■ What to do
Print verbatim the opening line of the material and every subsequent line through the one containing "return place".

■ Given data
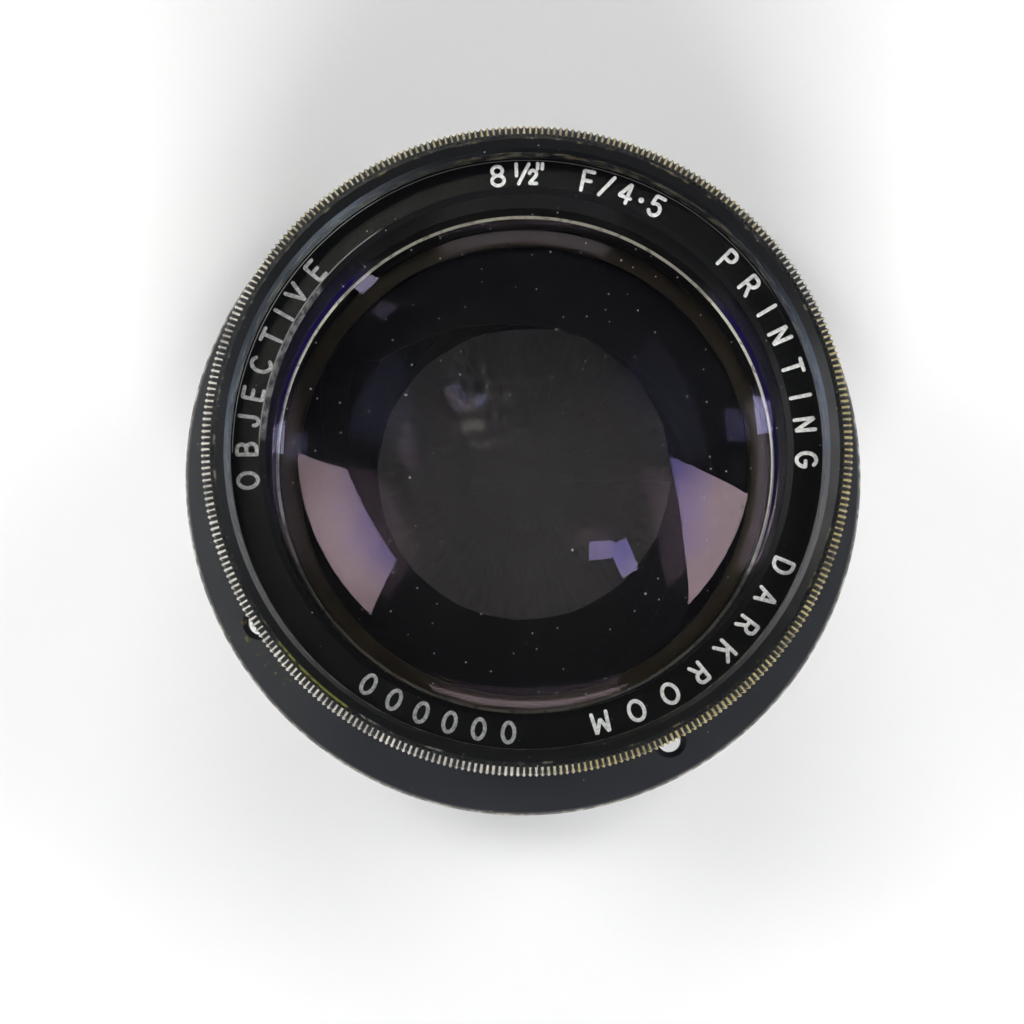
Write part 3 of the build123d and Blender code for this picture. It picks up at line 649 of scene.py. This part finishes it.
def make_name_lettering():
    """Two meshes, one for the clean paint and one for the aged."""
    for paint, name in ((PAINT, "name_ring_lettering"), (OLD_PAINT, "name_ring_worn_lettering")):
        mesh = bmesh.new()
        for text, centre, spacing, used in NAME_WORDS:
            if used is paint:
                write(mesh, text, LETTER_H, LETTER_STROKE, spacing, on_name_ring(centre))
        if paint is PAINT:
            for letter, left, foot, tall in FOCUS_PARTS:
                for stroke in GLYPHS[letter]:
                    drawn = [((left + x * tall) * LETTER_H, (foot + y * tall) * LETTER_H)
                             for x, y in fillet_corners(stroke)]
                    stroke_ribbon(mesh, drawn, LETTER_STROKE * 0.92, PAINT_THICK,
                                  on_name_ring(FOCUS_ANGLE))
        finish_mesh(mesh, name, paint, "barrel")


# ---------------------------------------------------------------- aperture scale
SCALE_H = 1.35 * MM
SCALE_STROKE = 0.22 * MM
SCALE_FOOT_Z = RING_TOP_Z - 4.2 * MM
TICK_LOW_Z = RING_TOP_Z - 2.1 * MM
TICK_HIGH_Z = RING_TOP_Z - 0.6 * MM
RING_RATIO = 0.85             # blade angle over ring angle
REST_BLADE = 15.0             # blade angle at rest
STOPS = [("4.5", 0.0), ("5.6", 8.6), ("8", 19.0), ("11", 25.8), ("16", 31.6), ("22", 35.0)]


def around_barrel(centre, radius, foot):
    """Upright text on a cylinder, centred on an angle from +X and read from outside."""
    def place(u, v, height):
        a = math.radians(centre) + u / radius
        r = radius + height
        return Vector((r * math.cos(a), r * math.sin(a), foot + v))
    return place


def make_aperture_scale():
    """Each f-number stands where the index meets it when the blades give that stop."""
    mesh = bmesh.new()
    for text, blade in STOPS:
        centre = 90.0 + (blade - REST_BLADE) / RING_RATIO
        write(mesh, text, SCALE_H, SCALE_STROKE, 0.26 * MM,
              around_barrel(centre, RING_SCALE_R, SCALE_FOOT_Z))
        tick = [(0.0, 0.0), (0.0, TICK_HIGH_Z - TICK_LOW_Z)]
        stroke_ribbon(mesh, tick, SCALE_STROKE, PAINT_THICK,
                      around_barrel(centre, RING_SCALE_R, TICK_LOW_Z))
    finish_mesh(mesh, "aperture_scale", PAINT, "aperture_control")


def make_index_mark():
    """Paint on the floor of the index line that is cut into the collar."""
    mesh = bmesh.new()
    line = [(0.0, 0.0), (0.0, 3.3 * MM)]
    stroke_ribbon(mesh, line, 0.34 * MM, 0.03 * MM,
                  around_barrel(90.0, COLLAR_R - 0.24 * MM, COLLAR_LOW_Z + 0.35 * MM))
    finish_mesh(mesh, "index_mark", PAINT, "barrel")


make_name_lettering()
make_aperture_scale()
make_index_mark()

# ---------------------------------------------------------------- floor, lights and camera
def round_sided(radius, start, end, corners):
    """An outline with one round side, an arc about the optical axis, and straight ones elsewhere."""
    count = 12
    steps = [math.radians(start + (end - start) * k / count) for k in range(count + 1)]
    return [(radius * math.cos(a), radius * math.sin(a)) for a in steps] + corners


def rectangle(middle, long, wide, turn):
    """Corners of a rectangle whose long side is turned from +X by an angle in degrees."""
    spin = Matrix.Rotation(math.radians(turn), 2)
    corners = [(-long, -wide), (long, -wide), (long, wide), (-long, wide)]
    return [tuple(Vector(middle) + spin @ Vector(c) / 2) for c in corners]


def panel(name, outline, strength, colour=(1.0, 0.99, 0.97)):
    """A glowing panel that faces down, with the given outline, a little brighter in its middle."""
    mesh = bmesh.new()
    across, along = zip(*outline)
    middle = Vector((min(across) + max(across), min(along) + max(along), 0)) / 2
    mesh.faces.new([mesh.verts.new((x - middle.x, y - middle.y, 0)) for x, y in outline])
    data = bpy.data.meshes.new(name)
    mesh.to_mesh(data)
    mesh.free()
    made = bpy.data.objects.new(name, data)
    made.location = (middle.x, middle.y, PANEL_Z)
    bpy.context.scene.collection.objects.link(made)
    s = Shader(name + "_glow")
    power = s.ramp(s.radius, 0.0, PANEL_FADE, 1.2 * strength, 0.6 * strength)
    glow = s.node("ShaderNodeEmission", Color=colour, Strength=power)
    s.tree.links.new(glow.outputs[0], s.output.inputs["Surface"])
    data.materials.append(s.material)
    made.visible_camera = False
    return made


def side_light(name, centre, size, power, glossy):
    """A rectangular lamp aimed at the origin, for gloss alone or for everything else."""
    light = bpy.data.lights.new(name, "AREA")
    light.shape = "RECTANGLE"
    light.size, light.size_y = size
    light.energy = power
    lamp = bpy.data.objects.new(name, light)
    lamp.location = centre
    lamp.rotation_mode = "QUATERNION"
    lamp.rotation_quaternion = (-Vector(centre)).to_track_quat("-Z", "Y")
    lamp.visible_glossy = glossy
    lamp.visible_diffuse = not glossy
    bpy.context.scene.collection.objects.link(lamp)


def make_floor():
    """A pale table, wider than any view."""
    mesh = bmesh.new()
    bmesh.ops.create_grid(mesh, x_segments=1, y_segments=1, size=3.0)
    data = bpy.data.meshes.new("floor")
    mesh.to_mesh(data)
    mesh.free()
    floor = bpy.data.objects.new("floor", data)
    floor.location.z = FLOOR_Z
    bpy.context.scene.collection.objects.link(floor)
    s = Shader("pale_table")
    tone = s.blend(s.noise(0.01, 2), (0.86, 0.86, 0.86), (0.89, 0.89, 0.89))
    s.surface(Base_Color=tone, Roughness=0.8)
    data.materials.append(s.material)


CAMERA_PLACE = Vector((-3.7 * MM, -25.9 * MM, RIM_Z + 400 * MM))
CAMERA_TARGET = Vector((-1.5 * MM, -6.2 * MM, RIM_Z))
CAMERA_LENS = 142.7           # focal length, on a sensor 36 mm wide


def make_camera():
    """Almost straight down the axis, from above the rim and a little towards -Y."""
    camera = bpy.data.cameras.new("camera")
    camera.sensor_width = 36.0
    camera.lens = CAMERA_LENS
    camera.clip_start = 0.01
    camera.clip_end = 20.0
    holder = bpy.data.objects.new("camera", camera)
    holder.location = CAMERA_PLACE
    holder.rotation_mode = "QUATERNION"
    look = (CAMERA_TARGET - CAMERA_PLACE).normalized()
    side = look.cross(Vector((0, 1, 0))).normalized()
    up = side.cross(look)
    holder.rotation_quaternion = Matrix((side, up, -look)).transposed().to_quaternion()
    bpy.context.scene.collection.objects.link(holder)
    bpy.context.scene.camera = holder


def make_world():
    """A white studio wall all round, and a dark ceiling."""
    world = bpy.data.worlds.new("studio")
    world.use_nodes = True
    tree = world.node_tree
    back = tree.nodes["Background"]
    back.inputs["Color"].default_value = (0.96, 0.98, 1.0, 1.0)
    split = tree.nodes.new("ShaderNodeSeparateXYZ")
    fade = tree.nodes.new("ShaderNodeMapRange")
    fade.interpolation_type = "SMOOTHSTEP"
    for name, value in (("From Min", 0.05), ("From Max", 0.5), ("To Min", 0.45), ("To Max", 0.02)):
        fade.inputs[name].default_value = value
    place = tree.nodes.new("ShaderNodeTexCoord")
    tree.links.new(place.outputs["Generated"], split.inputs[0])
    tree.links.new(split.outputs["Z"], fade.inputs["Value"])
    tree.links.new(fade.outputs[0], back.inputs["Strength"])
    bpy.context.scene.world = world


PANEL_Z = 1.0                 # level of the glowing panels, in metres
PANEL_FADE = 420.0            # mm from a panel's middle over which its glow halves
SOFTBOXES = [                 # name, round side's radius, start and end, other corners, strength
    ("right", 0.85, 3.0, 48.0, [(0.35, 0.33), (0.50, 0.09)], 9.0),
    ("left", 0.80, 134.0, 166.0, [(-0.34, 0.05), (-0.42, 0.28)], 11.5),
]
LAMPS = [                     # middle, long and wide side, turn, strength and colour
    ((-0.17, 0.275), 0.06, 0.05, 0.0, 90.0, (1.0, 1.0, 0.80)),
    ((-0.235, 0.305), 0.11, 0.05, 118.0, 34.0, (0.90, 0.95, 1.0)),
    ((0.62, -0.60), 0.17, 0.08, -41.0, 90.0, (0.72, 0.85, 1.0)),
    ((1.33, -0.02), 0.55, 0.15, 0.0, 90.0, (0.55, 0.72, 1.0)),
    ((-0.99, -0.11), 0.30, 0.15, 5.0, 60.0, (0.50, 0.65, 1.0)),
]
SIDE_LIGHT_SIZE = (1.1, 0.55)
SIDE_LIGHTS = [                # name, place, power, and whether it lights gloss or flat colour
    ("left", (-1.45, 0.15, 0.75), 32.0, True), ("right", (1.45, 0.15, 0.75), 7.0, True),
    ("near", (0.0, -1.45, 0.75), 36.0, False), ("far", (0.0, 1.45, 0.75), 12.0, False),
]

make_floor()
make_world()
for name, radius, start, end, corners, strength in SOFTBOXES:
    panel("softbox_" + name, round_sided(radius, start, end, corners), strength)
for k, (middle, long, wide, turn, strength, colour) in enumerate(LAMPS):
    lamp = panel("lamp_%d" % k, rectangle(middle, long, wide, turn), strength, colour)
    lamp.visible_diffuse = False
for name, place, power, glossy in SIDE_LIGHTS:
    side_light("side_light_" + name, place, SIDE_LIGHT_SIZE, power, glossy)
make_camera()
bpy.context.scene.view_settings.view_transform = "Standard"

■ Solution to this task
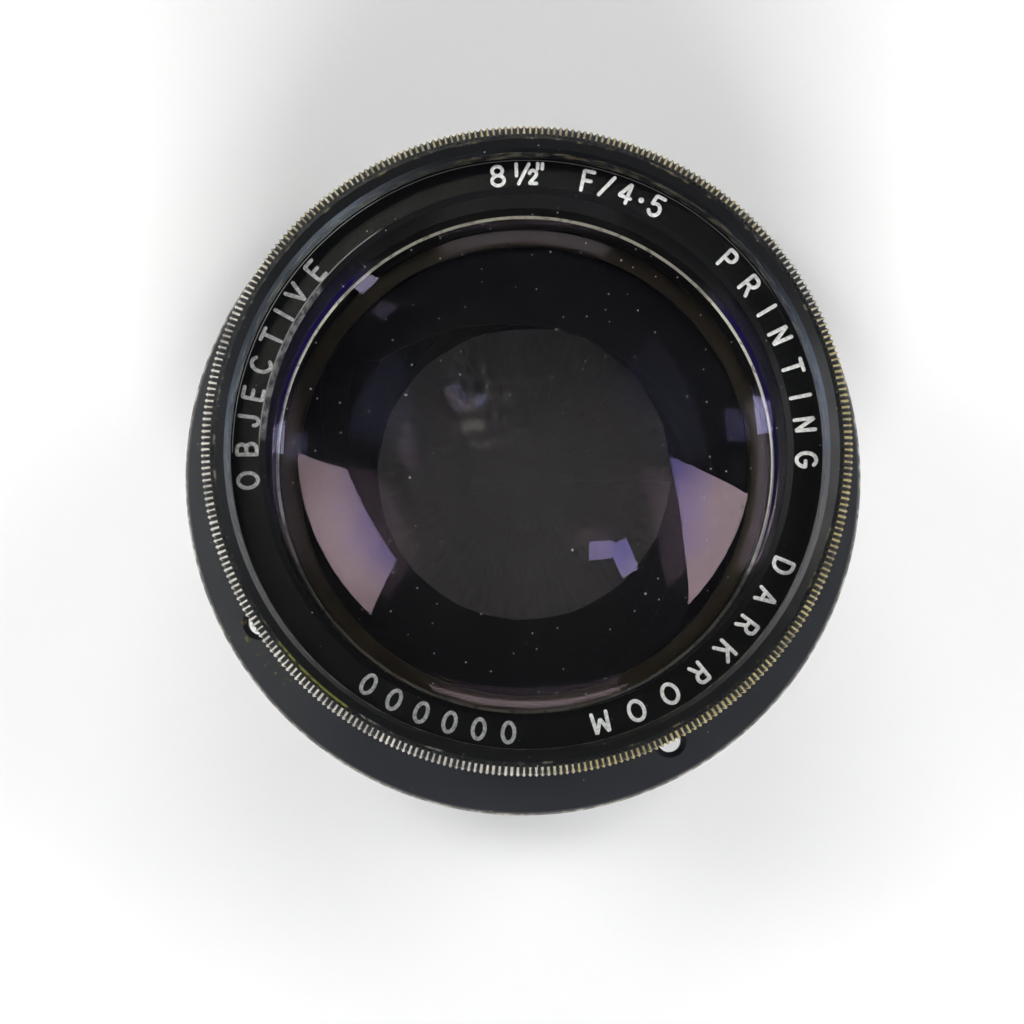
Write part 3 of the build123d and Blender code for this picture. It picks up at line 649 of scene.py. This part finishes it.
def make_name_lettering():
    """Two meshes, one for the clean paint and one for the aged."""
    for paint, name in ((PAINT, "name_ring_lettering"), (OLD_PAINT, "name_ring_worn_lettering")):
        mesh = bmesh.new()
        for text, centre, spacing, used in NAME_WORDS:
            if used is paint:
                write(mesh, text, LETTER_H, LETTER_STROKE, spacing, on_name_ring(centre))
        if paint is PAINT:
            for letter, left, foot, tall in FOCUS_PARTS:
                for stroke in GLYPHS[letter]:
                    drawn = [((left + x * tall) * LETTER_H, (foot + y * tall) * LETTER_H)
                             for x, y in fillet_corners(stroke)]
                    stroke_ribbon(mesh, drawn, LETTER_STROKE * 0.92, PAINT_THICK,
                                  on_name_ring(FOCUS_ANGLE))
        finish_mesh(mesh, name, paint, "barrel")


# ---------------------------------------------------------------- aperture scale
SCALE_H = 1.35 * MM
SCALE_STROKE = 0.22 * MM
SCALE_FOOT_Z = RING_TOP_Z - 4.2 * MM
TICK_LOW_Z = RING_TOP_Z - 2.1 * MM
TICK_HIGH_Z = RING_TOP_Z - 0.6 * MM
RING_RATIO = 0.85             # blade angle over ring angle
REST_BLADE = 15.0             # blade angle at rest
STOPS = [("4.5", 0.0), ("5.6", 8.6), ("8", 19.0), ("11", 25.8), ("16", 31.6), ("22", 35.0)]


def around_barrel(centre, radius, foot):
    """Upright text on a cylinder, centred on an angle from +X and read from outside."""
    def place(u, v, height):
        a = math.radians(centre) + u / radius
        r = radius + height
        return Vector((r * math.cos(a), r * math.sin(a), foot + v))
    return place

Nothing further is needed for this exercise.